COLLECTED MATERIAL
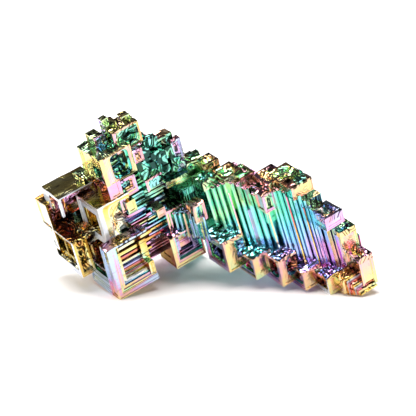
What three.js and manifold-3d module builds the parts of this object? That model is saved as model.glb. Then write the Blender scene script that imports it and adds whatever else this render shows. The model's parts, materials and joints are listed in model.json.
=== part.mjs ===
// A bismuth hopper crystal: skeletal cubes grown together in one lattice, a heap of
// large ones on the left and a long fluted wing on the right, as one solid.
//
// Every cube is laid out in the lattice's own frame, in millimetres:
// u runs right and back, v runs left and back, w runs up. The faces that show from the
// front are each cube's low-u face (left), low-v face (right) and high-w face (top).
import * as THREE from 'three';
import Module from 'manifold-3d';
import { mergeVertices } from 'three/addons/utils/BufferGeometryUtils.js';

const wasm = await Module();
wasm.setup();

// How the lattice leans as the crystal lies on a table, in degrees.
const LEAN = { x: 14.6, y: -12.2, z: 34.5 };
// Height of the lattice's zero point above the table.
const REST_HEIGHT = 16;

// Stepped hollow of a face: rim left around it, depth of its floor, stairs, tread of a stair.
const HOLLOW = { rim: 1.1, depth: 2.4, stairs: 2, tread: 0.8 };
// Length of a cut past the face that it starts from.
const PAST = 0.5;
// Every face lies on this grid, so that neighbours meet exactly or clearly apart.
const GRID = 0.1;

// Flutes of the wing's wall: one column for each stair of the wall.
const FLUTES = {
  step: 1.15,
  depth: 5.4,
  foot: -6,
  footFall: 0.8,
  heads: [5.8, 6.2, 6.6, 7, 6.4, 5, 3.8, 4, 4.5, 4.6, 4.2, 3.6, 1.5, -3, -4, -6, -9],
  small: 5,
};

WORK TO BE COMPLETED
Examine the listing and say how many of its lines contain the string "manifold". Give the number alone.

RESPONSE TO THIS TASK
2